Banks completes his 20-day river journeyPublished 12:20pm Friday, September 14, 2012
By Harold Banks, Special to the Outlook
Editor’s note: This is the final installment in a fascinating diary chronicling a 400-mile paddle down the entire length of the Alabama River.
April 10, 2012 – Day 20
High 79, Low 59 – Partly cloudy
Friday afternoon – Mile 400 – Gulf of Mexico at Fort Morgan
I wake to seabirds calling, and the breaking dawn is wind free. But as I’m stuffing my sleeping bag into its sack, the tent suddenly shakes from a gust. That is soon followed by another, then another, until it is strong and steady out of the southwest while I’m trying to strike the tent. By the time I am ready to launch, the waves have built up considerably. I have three miles of open water to paddle before I hit the northern shore of the Fort Morgan peninsula and am a little uncomfortable in the crossing until I get within easier swimming distance from the shore.
The Fort Morgan peninsula extends due west and blocks some of the southerly component of the wind. Running close to and parallel to the shore is long string of big fishing floats about 30 feet apart, and I lift one to find a large crab trap attached. Before long I see a big flat bottom boat rigged with a small crane. A lone crabber on board is methodically checking each trap in this line that must extend for at least two miles.

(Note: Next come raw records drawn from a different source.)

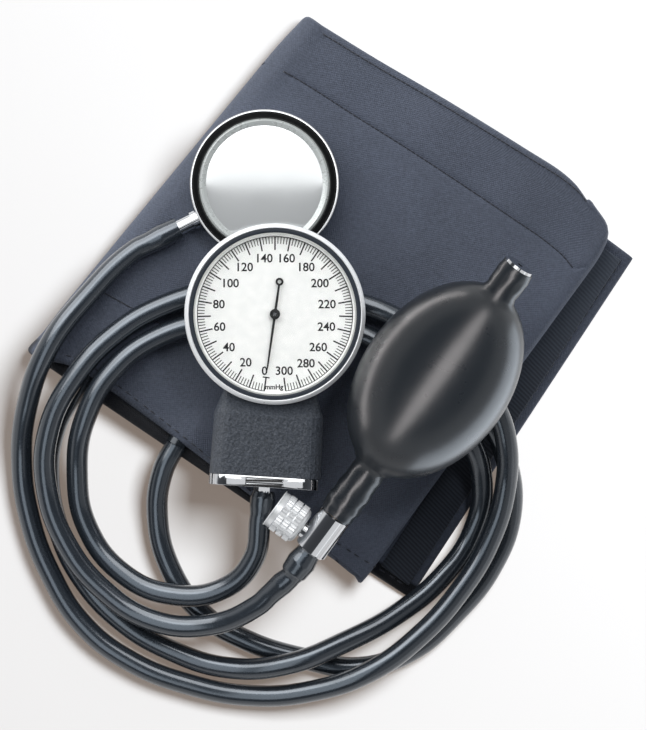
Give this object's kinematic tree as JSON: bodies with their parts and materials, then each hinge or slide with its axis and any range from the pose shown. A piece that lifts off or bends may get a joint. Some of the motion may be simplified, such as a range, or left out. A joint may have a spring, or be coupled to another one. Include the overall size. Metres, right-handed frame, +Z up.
{
  "type": "aneroid sphygmomanometer",
  "caption": "Blood pressure set laid on a table: folded cuff, round dial gauge with box, rubber bulb with air valve, stethoscope chestpiece and looped rubber hoses.",
  "frame": {"origin": "on the table, under the middle of the box round everything but the hoses and the tube's connector", "axes": "+Z up from the table, +X to the right and +Y away from the user in the pictured view"},
  "size_m": [0.2004, 0.2221, 0.0703],
  "materials": {
    "cuff_cloth": "plain-woven coated nylon",
    "bladder_rubber": "smooth",
    "tape": "woven hook or loop pile",
    "chrome": "polished plate",
    "black_plastic": "moulded",
    "ring_metal": "satin",
    "diaphragm_film": "glossy film",
    "case_enamel": "fine crinkle enamel",
    "crystal_clear": "clear moulded lens",
    "ring_white": "bright",
    "dial_white": "matt white, printed",
    "movement_brass": "milled",
    "steel": "turned",
    "pointer_black": "matt black",
    "spring_blue": "blued",
    "bulb_rubber": "moulded, satin",
    "hose_rubber": "smooth, satin"
  },
  "bodies": {
    "sphygmomanometer": {"cuff": "cuff_cloth", "bladder": "bladder_rubber", "hook_strip": "tape", "loop_panel": "tape", "chestpiece_body": "chrome", "non_chill_ring": "black_plastic", "diaphragm_ring": "ring_metal", "diaphragm": "diaphragm_film", "chestpiece_stem": "chrome", "gauge_case": "case_enamel", "end_plate": "chrome", "gauge_nipple": "chrome", "bezel": "chrome", "bezel_gasket": "black_plastic", "crystal": "crystal_clear", "dial_ring": "ring_white", "dial": "dial_white", "lower_plate": "movement_brass", "upper_plate": "movement_brass", "movement_pillars": "movement_brass", "movement_screws": "steel", "hairspring": "spring_blue", "hairspring_stud": "movement_brass", "bellows": "movement_brass", "bellows_base": "movement_brass", "bulb": "bulb_rubber", "inlet_valve": "chrome", "valve_body": "chrome", "valve_spigot": "movement_brass", "valve_nipple": "chrome", "bulb_hose": "hose_rubber", "gauge_hose": "hose_rubber", "stethoscope_tube": "hose_rubber", "tube_connector": "chrome"},
    "sector": {"sector_gear": "movement_brass", "sector_arbor": "steel"},
    "pointer_arbor": {"pointer": "pointer_black", "pointer_pinion": "steel"},
    "bellows_rod": {"push_rod": "steel", "bellows_head": "movement_brass"},
    "needle": {"valve_needle": "steel"},
    "knob": {"valve_knob": "chrome"},
    "inlet_check": {"inlet_ball": "steel"},
    "outlet_check": {"outlet_ball": "steel"}
  },
  "joints": [
    {"name": "sector_swing", "type": "hinge", "parent": "sphygmomanometer", "child": "sector", "pos_m": [-0.02304, -0.01397, 0.0313], "axis": [0, 0, 1], "range_deg": [0, 38.23], "stiffness_Nm_per_rad": 0.0004},
    {"name": "pointer_turn", "type": "hinge", "parent": "sphygmomanometer", "child": "pointer_arbor", "pos_m": [-0.0183, -0.0024, 0.0313], "axis": [0, 0, -1], "range_deg": [0, 344.1], "deforming": ["hairspring"]},
    {"name": "push_rod_slide", "type": "slide", "parent": "sphygmomanometer", "child": "bellows_rod", "axis": [0.0628, 0.998, 0], "range_m": [0, 0.00262], "deforming": ["bellows"]},
    {"name": "knob_turn", "type": "hinge", "parent": "needle", "child": "knob", "pos_m": [-0.01268, -0.0682, 0.03148], "axis": [-0.807, 0.5906, 0], "range_deg": [0, 720.1]},
    {"name": "needle_slide", "type": "slide", "parent": "sphygmomanometer", "child": "needle", "axis": [-0.807, 0.5906, 0], "range_m": [0, 0.0008]},
    {"name": "inlet_ball_lift", "type": "slide", "parent": "sphygmomanometer", "child": "inlet_check", "axis": [-0.5757, -0.7866, -0.2232], "range_m": [0, 0.0009]},
    {"name": "outlet_ball_lift", "type": "slide", "parent": "sphygmomanometer", "child": "outlet_check", "axis": [-0.5757, -0.7866, -0.2232], "range_m": [0, 0.0009]}
  ],
  "couplings": [
    {"joint": "sector_swing", "follows": "push_rod_slide", "rad_per_m": 254.7},
    {"joint": "pointer_turn", "follows": "push_rod_slide", "rad_per_m": 2292.3},
    {"joint": "knob_turn", "follows": "needle_slide", "rad_per_m": 15708}
  ]
}
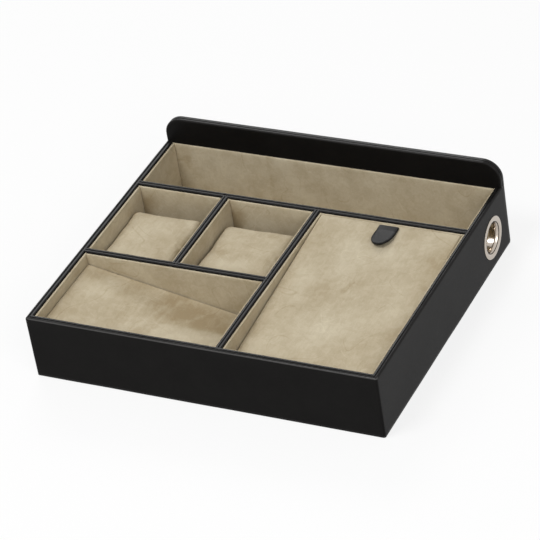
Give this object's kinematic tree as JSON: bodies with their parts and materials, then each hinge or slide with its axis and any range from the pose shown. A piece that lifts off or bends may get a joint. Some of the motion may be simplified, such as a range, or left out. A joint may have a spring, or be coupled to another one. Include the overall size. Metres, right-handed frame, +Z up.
{
  "type": "desk valet box",
  "caption": "Low open valet box with a tall rounded back, a sloping tray, two cushioned watch bays, a long rear bay, a hinged sloping lid with a pull tab and a cable grommet.",
  "frame": {"origin": "centre of the case's footprint, on the surface that it stands on", "axes": "+X to the right along the long side, +Y to the tall back, +Z up"},
  "size_m": [0.3066, 0.2636, 0.0807],
  "materials": {
    "black_leather": "smooth fine grain, satin",
    "tan_suede": "brushed pigskin suede, mottled",
    "fibreboard": "raw medium-density fibreboard",
    "grey_card": "raw grey card",
    "black_felt": "pressed felt",
    "bright_nickel": "polished nickel plate",
    "steel_washer": "plain steel"
  },
  "bodies": {
    "case": {"base_board": "fibreboard", "front_board": "fibreboard", "left_board": "fibreboard", "right_board": "fibreboard", "back_board": "fibreboard", "rear_divider_board": "fibreboard", "lid_divider_board": "fibreboard", "tray_divider_board": "fibreboard", "watch_divider_board": "fibreboard", "outer_wrap": "black_leather", "back_facing": "black_leather", "back_wrap": "black_leather", "rear_divider_wrap": "black_leather", "lid_divider_wrap": "black_leather", "tray_divider_wrap": "black_leather", "watch_divider_wrap": "black_leather", "tray_liner_left": "tan_suede", "tray_liner_right": "tan_suede", "tray_liner_front": "tan_suede", "tray_liner_rear": "tan_suede", "lid_bay_liner_left": "tan_suede", "lid_bay_liner_right": "tan_suede", "lid_bay_liner_front": "tan_suede", "lid_bay_liner_rear": "tan_suede", "rear_bay_liner_left": "tan_suede", "rear_bay_liner_right": "tan_suede", "rear_bay_liner_front": "tan_suede", "rear_bay_liner_rear": "tan_suede", "watch_left_liner_left": "tan_suede", "watch_left_liner_right": "tan_suede", "watch_left_liner_front": "tan_suede", "watch_left_liner_rear": "tan_suede", "watch_right_liner_left": "tan_suede", "watch_right_liner_right": "tan_suede", "watch_right_liner_front": "tan_suede", "watch_right_liner_rear": "tan_suede", "tray_floor": "tan_suede", "lid_bay_floor": "tan_suede", "rear_bay_floor": "tan_suede", "watch_left_floor": "tan_suede", "watch_right_floor": "tan_suede", "tray_ramp": "tan_suede", "lid_hinge_strip": "tan_suede", "tray_ramp_ribs": "grey_card", "lid_ledge_front": "grey_card", "lid_ledge_rear": "grey_card", "base_felt": "black_felt", "grommet": "bright_nickel", "grommet_ring": "steel_washer"},
    "lid": {"lid_board": "fibreboard", "lid_cover": "tan_suede", "lid_lining": "tan_suede", "pull_tab_root": "black_leather"},
    "pull_tab": {"pull_tab": "black_leather"},
    "watch_cushion_left": {"watch_cushion_left": "tan_suede"},
    "watch_cushion_right": {"watch_cushion_right": "tan_suede"}
  },
  "joints": [
    {"name": "lid_hinge", "type": "hinge", "parent": "case", "child": "lid", "pos_m": [0.0833, -0.1237, 0.0418], "axis": [1, 0, 0], "range_deg": [0, 85]},
    {"name": "tab_lift", "type": "hinge", "parent": "lid", "child": "pull_tab", "pos_m": [0.0833, 0.04749, 0.0587], "axis": [-1, 0, 0], "range_deg": [0, 90]},
    {"name": "cushion_left_lift", "type": "slide", "parent": "case", "child": "watch_cushion_left", "axis": [0, 0, 1], "range_m": [0, 0.06]},
    {"name": "cushion_right_lift", "type": "slide", "parent": "case", "child": "watch_cushion_right", "axis": [0, 0, 1], "range_m": [0, 0.06]}
  ]
}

The day is pretty with an azure blue sky, decorated early with cirrus mare’s tails that are slowly replaced with cumulus puffs. The shore in undeveloped areas alternates between snow white sand and marshes where tall but scraggly pond pines grow right to the waterline. Osprey and other raptors are surveying the marshes from high perches. I have a special treat when two porpoises pass by me, and then leap repeatedly in front of the canoe as if leading the way.
The wind shifts to a more westerly course, and I have to work hard to drive into it on this last day. I had told Amy I expected to arrive at the Fort Morgan pier by 2 p.m. After all, I paddled 21 miles yesterday to arrive at my campsite by 1:30 p.m., and I only have to paddle 19 miles today. But I had not counted on this strong headwind, and I call Amy at lunch time to tell her I will be later than first expected.
After passing by heavily developed Navy Cove, the Fort Morgan peninsula widens and a point juts out into Mobile Bay.
My course turns northwest for a few miles and the paddling is easier along this more protected shore. I am passing by the largest portion of the Bon Secour National Wildlife Refuge, and it looks very interesting.
The wetlands on my left are intersected with numerous channels and bayous that lead to both salt and freshwater marshes that are havens for a wide variety of birds and animals. I would like to come back some day and explore this area at a leisurely pace, but today I am focused on completing my journey.
As I round the point called Little Point Clear, I am only about six miles to the end, but now my course abruptly turns west southwest and directly into the brunt of high wind and waves.
Family is waiting on me, and I don’t have to reserve any energy for the next day, so I paddle with maximum effort. It still takes me two and half hours to cover what I could easily do in an hour and a half on a calmer day.
I make it to the Fort Morgan pier just before 4:00 p.m., but force myself to paddle beyond it until I can truly say I stuck the bow of my canoe into the Gulf of Mexico.
I stare at the Gulf a few moments, aware that some of that water came from the tiny Georgia stream feeding the Tallapoosa River where I started three years ago.
The river comes into existence moving like a living creature. As it moves, it continues to grow, and on its journey nourishes and harbors more lives than can be counted.
Finally, the river reaches the mother of all waters, the interconnected seas, but that does not really end the journey. For the sun is jealous of the earth’s water and sends heat to evaporate it and draw the moisture nearer. But the earth will not be robbed without a fight and uses all the gravity it can muster to reclaim the water for its oceans. This struggle between heaven and earth, powers that amazing, continuous cycle of vapor, cloud, rain, stream, river, and ocean that began long before we arrived and will continue long after we are forgotten. The wind aids my short trip back to the Fort Morgan pier, and a good thing too, because I am near total exhaustion.
Amy and Jennifer are at the pier waiting for me. Grandson Jack, soon to be four, is jumping with excitement as I paddle the last few yards to the boat ramp. I am so tired I can hardly hold my head up and seem to be moving in slow motion trying to load the canoe onto Amy’s SUV. I get in the backseat with Jack, and Amy drives toward the Gulf Shores beach condo we have for the weekend. I want to savor what I have accomplished. I should be grateful that Providence blessed me with generally favorable conditions and proud that I had the perseverance to follow an ambitious plan to the end. But Jack wants my attention and is talking about the big holes we are going to dig at the beach and the sand castles he wants me to build so he can stomp them flat. I will do all those things with Jack, and I will later reflect on what this journey meant to me, but at the moment I am just fighting to stay awake amid visions of giant seafood platters, key lime pie, and sweet, sound sleep.